Supplied material:
____________

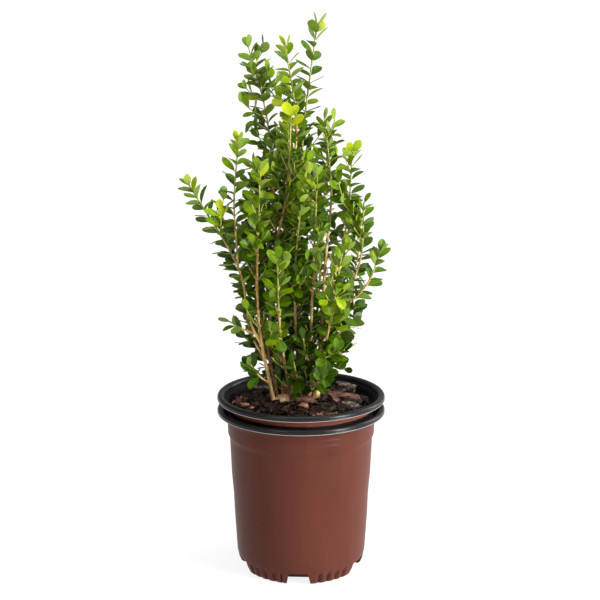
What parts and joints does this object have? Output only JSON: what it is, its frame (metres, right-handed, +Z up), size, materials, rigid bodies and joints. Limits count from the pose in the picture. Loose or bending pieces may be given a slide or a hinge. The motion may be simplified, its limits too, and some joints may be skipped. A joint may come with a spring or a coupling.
{
  "type": "potted boxwood shrub",
  "caption": "Upright many-stemmed boxwood shrub with small oval leaves, growing in potting mix in two nested round nursery pots.",
  "frame": {"origin": "centre of the outer pot's flat underside", "axes": "+Z up along the pot's axis, front towards -Y, right towards +X"},
  "size_m": [0.2012, 0.165, 0.5436],
  "materials": {
    "brown_plastic": "satin moulded plastic",
    "black_plastic": "satin moulded plastic of the rims and the inner faces",
    "potting_mix": "damp bark and peat",
    "pale_bark": "peeling pale bark",
    "brown_bark": "reddish brown bark",
    "green_leaf": "waxy leaves",
    "yellow_leaf": "waxy young and fading leaves",
    "green_shoot": "smooth young shoots"
  },
  "bodies": {
    "root": {"foliage_back_far_left": "green_leaf", "foliage_back_far_right": "green_leaf", "foliage_back_left": "green_leaf", "foliage_back_middle": "green_leaf", "foliage_back_right": "green_leaf", "foliage_back_tall": "green_leaf", "foliage_bare_sprig": "green_leaf", "foliage_brown": "green_leaf", "foliage_far_left": "green_leaf", "foliage_far_right": "green_leaf", "foliage_front_middle": "green_leaf", "foliage_front_right": "green_leaf", "foliage_left_front": "green_leaf", "foliage_left_middle": "green_leaf", "foliage_low_back": "green_leaf", "foliage_low_back_left": "green_leaf", "foliage_low_back_right": "green_leaf", "foliage_low_front": "green_leaf", "foliage_low_front_left": "green_leaf", "foliage_low_front_right": "green_leaf", "foliage_low_front_side": "green_leaf", "foliage_low_left": "green_leaf", "foliage_low_left_back": "green_leaf", "foliage_low_left_front": "green_leaf", "foliage_low_right": "green_leaf", "foliage_low_right_back": "green_leaf", "foliage_middle_back": "green_leaf", "foliage_middle_front": "green_leaf", "foliage_middle_left": "green_leaf", "foliage_middle_right": "green_leaf", "foliage_pale_right": "green_leaf", "foliage_right_arch": "green_leaf", "foliage_tallest": "green_leaf", "foliage_upper_left": "green_leaf", "foliage_upper_right": "green_leaf", "inner_pot": "brown_plastic", "outer_pot": "brown_plastic", "potting_soil": "potting_mix", "root_crown": "pale_bark", "stem_back_far_left": "pale_bark", "stem_back_far_right": "pale_bark", "stem_back_left": "pale_bark", "stem_back_middle": "pale_bark", "stem_back_right": "pale_bark", "stem_back_tall": "pale_bark", "stem_brown": "brown_bark", "stem_far_left": "pale_bark", "stem_far_right": "pale_bark", "stem_front_middle": "pale_bark", "stem_front_right": "pale_bark", "stem_left_front": "pale_bark", "stem_left_middle": "pale_bark", "stem_low_front_left": "pale_bark", "stem_low_front_right": "pale_bark", "stem_pale_right": "pale_bark", "stem_right_arch": "pale_bark", "stem_tallest": "pale_bark", "stem_upper_left": "pale_bark", "stem_upper_right": "pale_bark"}
  },
  "joints": []
}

____________

Track down all lines above with the string "joints" and copy them.

What parts and joints does this object have? Output only JSON: what it is, its frame (metres, right-handed, +Z up), size, materials, rigid bodies and joints. Limits count from the pose in the picture. Loose or bending pieces may be given a slide or a hinge. The motion may be simplified, its limits too, and some joints may be skipped. A joint may come with a spring or a coupling.
  "joints": []